Following on from this, Commins says certain game farm breeders have also become exceptionally clever in learning how to breed the rarer, more exotic species such as black and red impala and golden wildebeest, which in today’s market command very high prices.
“The escalation in the price of wild animals has been higher than any previous forecasts could have foreseen. In some cases new world records have been set,” says Commins.
“A buffalo bull sold last year for R40 million is just one example.

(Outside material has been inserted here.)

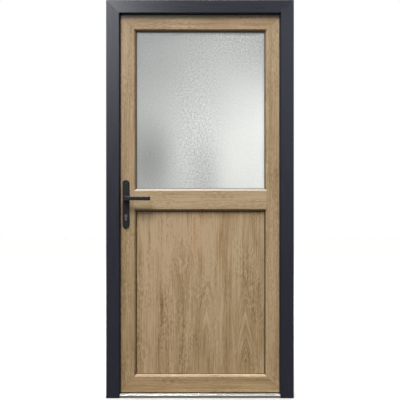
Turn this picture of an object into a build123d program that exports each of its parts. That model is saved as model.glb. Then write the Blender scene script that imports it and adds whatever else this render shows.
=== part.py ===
# A plastic side entrance door: an outer frame on a low threshold, and a leaf that opens
# into the room, glazed above its middle rail and panelled below it.
# Millimetres. Seen from outside, +X is to the right, +Y goes into the room and +Z is up.
# The origin is under the threshold, at mid width and mid depth of the frame.
from build123d import *
import os

# Frame size
frame_width = 980
frame_height = 2080
frame_depth = 70

# Frame profile, measured from the frame's outer edge towards the doorway
frame_body_width = 50
frame_face_width = 66
frame_bevel_width = 4
frame_bevel_depth = 6
frame_lip_thickness = 20
profile_radius = 1.5

# Seals: how thick they stand and the slack they keep from the piece they close on
frame_gasket_thickness = 5
frame_gasket_reach = 4
frame_gasket_root = 10
leaf_gasket_thickness = 5
leaf_gasket_width = 4
leaf_gasket_inset = 0.5
seal_slack = 0.3
lip_radius = 1.8

# Threshold
threshold_height = 19
threshold_front_height = 17
threshold_slope_depth = 23
tread_thickness = 3
tread_overhang = 2
groove_count = 3
groove_width = 2
groove_pitch = 6
groove_depth = 1
groove_inset = 8

# Leaf size and place
hardware_gap = 8.5
leaf_top_gap = 16
leaf_shift = 3
leaf_bottom_gap = 6
bottom_seal_carrier = 2.5
bottom_seal_fin = 2.4
bottom_seal_pitch = 6
bottom_seal_fins = 3

# Leaf profile, measured from the leaf's outer edge towards the glass
leaf_face_width = 82
leaf_bevel_width = 11
leaf_bevel_depth = 12
leaf_edge_radius = 2.5
glazing_lip_thickness = 15
glazing_rebate = 20
leaf_overlap = 22
leaf_overlap_thickness = 20
mid_rail_face_height = 96
mid_rail_centre = 1035

# Glass, panel and what holds them
infill_thickness = 24
pane_thickness = 4
glazing_gasket_thickness = 3
glazing_gasket_reach = 2.5
glazing_gasket_root = 6
infill_clearance = 5
spacer_width = 12
spacer_inset = 3
bead_lip_depth = 8
bead_slope_width = 5

# Lock in the leaf's free edge
faceplate_width = 16
faceplate_thickness = 3
faceplate_inset = 140
faceplate_slack = 0.2
bolt_thickness = 12
latch_height = 30
dead_bolt_height = 44
bolt_end_gap = 2
latch_stand = 2
latch_drop = 18
hook_height = 34
hook_depth = 14
hook_recess = 1

# Strike plates in the lock jamb
strike_thickness = 3
strike_width = 24
main_strike_length = 250
hook_strike_length = 160
hook_strike_inset = 320
strike_opening_slack = 3
strike_pocket_depth = 22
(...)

Recently a kudu bull was sold for R9 million and a sable antelope bull for R12 million.”
Although certain stock, notably elephants, are not in short supply and do not command high prices, he says the rarer, more precious game animals will sell between R700 000 and R1 million.
“Many of these are not the large species with which we are all familiar.”
As found in the vineyard and wine producing sector and in horse breeding and horse racing, Commins says many of today’s game farm buyers are in syndicates and are quite possibly new to this type of investment.
He says their lack of experience makes it all the more important that fair, accurate and market-related valuations are obtainable for insurance and other purposes.
“Some of those who did not make use of a good valuation service have overpaid or under- or over-insured to an almost ludicrous degree,” says Commins.
He says game farms are one sector in which the profits can be very satisfactory indeed, but it is also a sector in which the investor will be well advised to tread warily.
“If, of course, the purchase is made purely for lifestyle reasons without regard to profit our services may be less valuable, but the vast majority of game farm and game lodge buyers are moving in here for hard-headed business reasons,” says Commins.